>> Start RECORDED INFORMATION

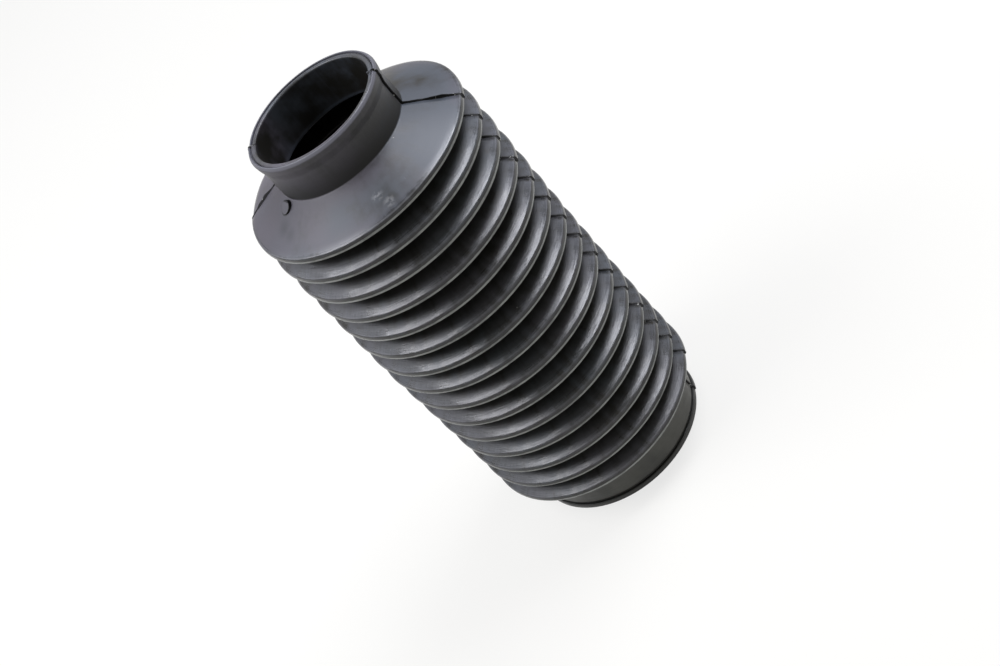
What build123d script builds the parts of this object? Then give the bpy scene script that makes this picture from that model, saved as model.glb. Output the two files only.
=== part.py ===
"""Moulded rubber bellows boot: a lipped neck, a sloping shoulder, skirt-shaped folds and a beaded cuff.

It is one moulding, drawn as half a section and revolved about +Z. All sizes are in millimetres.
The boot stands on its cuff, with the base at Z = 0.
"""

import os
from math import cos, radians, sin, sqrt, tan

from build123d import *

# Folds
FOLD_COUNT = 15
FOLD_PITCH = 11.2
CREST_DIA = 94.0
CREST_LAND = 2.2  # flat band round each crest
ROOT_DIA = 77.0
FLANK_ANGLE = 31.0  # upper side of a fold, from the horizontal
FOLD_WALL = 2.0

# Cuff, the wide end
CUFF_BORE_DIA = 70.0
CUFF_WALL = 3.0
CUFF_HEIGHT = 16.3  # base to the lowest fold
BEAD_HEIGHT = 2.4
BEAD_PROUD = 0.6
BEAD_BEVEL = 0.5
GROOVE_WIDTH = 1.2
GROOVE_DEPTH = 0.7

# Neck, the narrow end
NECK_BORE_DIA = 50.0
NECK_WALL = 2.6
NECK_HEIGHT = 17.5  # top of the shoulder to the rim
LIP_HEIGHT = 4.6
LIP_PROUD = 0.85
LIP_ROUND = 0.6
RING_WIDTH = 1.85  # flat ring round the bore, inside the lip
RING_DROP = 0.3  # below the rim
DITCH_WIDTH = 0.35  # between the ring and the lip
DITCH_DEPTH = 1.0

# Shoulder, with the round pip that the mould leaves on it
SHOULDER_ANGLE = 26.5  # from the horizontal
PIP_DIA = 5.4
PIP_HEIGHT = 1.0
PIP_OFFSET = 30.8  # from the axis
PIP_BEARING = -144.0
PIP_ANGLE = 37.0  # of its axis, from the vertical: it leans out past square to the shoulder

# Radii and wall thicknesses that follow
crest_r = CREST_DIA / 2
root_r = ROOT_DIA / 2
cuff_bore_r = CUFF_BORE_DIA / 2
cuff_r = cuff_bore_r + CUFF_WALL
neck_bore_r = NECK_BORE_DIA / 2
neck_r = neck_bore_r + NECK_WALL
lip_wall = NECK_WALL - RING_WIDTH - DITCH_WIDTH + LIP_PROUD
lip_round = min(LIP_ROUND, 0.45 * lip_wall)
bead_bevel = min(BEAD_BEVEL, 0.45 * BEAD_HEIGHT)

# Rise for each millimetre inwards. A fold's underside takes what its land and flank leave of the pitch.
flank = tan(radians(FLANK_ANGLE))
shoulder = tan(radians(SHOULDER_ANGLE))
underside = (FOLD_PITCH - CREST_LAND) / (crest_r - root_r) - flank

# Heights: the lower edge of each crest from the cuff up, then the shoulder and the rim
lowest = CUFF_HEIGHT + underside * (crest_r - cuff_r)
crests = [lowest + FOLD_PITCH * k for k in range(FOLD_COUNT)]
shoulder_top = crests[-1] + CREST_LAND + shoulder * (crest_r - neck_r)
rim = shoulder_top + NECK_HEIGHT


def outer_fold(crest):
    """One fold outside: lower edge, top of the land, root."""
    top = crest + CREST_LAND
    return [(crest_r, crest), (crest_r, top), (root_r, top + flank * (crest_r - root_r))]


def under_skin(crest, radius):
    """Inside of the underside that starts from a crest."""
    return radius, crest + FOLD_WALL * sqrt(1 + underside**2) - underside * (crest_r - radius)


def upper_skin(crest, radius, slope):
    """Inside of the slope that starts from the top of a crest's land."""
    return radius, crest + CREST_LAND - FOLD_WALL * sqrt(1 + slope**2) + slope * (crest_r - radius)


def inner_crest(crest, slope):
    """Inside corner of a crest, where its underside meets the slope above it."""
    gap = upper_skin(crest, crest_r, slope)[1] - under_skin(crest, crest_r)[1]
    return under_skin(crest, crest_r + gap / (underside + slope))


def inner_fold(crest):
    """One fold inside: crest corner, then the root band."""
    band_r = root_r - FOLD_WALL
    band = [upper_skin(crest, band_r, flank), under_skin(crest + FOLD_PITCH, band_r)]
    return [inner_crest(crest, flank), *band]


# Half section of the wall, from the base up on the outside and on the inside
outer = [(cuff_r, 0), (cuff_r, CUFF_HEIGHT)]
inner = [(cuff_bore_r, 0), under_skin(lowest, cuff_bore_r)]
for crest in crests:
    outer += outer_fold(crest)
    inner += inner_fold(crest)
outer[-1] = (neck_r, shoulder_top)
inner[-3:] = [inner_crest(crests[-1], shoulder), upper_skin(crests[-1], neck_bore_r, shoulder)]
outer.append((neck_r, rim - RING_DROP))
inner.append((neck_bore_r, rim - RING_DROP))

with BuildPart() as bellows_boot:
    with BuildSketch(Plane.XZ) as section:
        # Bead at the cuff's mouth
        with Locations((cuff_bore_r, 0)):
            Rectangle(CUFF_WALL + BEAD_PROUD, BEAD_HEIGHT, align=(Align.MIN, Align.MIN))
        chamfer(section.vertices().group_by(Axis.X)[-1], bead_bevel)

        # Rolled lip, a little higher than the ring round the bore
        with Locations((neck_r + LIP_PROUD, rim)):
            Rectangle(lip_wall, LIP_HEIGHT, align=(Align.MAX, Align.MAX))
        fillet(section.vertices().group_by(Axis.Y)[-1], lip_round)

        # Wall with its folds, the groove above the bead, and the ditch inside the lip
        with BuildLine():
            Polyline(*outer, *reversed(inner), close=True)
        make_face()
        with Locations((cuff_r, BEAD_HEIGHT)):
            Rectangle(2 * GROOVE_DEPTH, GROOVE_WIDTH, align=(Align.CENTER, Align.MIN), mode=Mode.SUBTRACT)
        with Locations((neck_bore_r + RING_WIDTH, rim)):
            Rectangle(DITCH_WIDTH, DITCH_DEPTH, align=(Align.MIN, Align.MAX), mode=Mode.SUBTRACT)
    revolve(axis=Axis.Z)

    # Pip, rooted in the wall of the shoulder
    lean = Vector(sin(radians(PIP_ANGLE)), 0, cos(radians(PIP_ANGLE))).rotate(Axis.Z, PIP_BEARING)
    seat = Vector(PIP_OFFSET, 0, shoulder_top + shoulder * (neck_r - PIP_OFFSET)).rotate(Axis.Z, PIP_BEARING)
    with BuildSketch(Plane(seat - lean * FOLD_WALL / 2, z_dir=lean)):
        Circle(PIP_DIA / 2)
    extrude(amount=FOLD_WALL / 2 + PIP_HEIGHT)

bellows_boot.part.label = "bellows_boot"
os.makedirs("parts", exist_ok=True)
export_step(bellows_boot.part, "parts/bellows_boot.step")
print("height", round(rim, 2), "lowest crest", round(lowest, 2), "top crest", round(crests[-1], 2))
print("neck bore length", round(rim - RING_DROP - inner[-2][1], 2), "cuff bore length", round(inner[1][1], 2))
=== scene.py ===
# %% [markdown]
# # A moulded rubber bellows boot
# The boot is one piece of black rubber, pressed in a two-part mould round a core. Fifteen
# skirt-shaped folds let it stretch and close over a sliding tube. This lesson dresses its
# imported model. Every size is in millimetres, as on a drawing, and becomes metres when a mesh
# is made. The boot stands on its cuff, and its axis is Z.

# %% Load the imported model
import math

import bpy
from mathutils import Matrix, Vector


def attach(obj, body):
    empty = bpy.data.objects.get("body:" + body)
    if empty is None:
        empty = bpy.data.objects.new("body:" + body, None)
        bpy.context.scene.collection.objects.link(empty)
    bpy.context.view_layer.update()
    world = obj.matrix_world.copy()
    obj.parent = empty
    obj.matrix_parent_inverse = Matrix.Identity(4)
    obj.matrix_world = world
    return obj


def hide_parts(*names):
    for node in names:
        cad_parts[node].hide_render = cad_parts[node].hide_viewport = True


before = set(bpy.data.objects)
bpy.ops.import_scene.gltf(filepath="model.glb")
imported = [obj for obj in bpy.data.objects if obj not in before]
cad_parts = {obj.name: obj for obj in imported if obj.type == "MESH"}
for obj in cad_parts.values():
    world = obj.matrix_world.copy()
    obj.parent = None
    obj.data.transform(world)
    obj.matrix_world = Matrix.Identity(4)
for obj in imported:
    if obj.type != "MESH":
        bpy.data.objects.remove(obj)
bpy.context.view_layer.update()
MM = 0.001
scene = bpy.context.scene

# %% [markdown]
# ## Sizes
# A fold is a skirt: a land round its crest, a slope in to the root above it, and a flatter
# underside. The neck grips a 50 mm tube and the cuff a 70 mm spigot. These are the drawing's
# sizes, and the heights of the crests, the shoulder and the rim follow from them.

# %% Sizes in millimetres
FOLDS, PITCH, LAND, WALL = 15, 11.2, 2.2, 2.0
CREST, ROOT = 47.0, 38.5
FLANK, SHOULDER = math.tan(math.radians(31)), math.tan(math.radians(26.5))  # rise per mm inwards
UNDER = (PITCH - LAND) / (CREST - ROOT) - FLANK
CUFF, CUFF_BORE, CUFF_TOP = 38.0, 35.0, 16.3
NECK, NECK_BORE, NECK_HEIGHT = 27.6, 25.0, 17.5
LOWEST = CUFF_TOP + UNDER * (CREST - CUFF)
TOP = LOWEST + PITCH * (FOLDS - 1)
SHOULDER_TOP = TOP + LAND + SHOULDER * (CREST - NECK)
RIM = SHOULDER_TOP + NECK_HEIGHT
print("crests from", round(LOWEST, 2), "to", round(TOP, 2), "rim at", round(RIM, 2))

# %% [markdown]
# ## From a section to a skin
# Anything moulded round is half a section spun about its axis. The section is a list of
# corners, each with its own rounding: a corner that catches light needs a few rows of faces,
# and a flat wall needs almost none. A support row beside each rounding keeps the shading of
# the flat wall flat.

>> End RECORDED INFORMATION

Give again, word for word, only the lines running from the line with "# Pip, rooted in the wall of the shoulder" through the line with "obj.matrix_parent_inverse = Matrix.Identity(4)"; include both of those lines.

:: COMPLETE OUTPUT ::
    # Pip, rooted in the wall of the shoulder
    lean = Vector(sin(radians(PIP_ANGLE)), 0, cos(radians(PIP_ANGLE))).rotate(Axis.Z, PIP_BEARING)
    seat = Vector(PIP_OFFSET, 0, shoulder_top + shoulder * (neck_r - PIP_OFFSET)).rotate(Axis.Z, PIP_BEARING)
    with BuildSketch(Plane(seat - lean * FOLD_WALL / 2, z_dir=lean)):
        Circle(PIP_DIA / 2)
    extrude(amount=FOLD_WALL / 2 + PIP_HEIGHT)

bellows_boot.part.label = "bellows_boot"
os.makedirs("parts", exist_ok=True)
export_step(bellows_boot.part, "parts/bellows_boot.step")
print("height", round(rim, 2), "lowest crest", round(lowest, 2), "top crest", round(crests[-1], 2))
print("neck bore length", round(rim - RING_DROP - inner[-2][1], 2), "cuff bore length", round(inner[1][1], 2))
=== scene.py ===
# %% [markdown]
# # A moulded rubber bellows boot
# The boot is one piece of black rubber, pressed in a two-part mould round a core. Fifteen
# skirt-shaped folds let it stretch and close over a sliding tube. This lesson dresses its
# imported model. Every size is in millimetres, as on a drawing, and becomes metres when a mesh
# is made. The boot stands on its cuff, and its axis is Z.

# %% Load the imported model
import math

import bpy
from mathutils import Matrix, Vector


def attach(obj, body):
    empty = bpy.data.objects.get("body:" + body)
    if empty is None:
        empty = bpy.data.objects.new("body:" + body, None)
        bpy.context.scene.collection.objects.link(empty)
    bpy.context.view_layer.update()
    world = obj.matrix_world.copy()
    obj.parent = empty
    obj.matrix_parent_inverse = Matrix.Identity(4)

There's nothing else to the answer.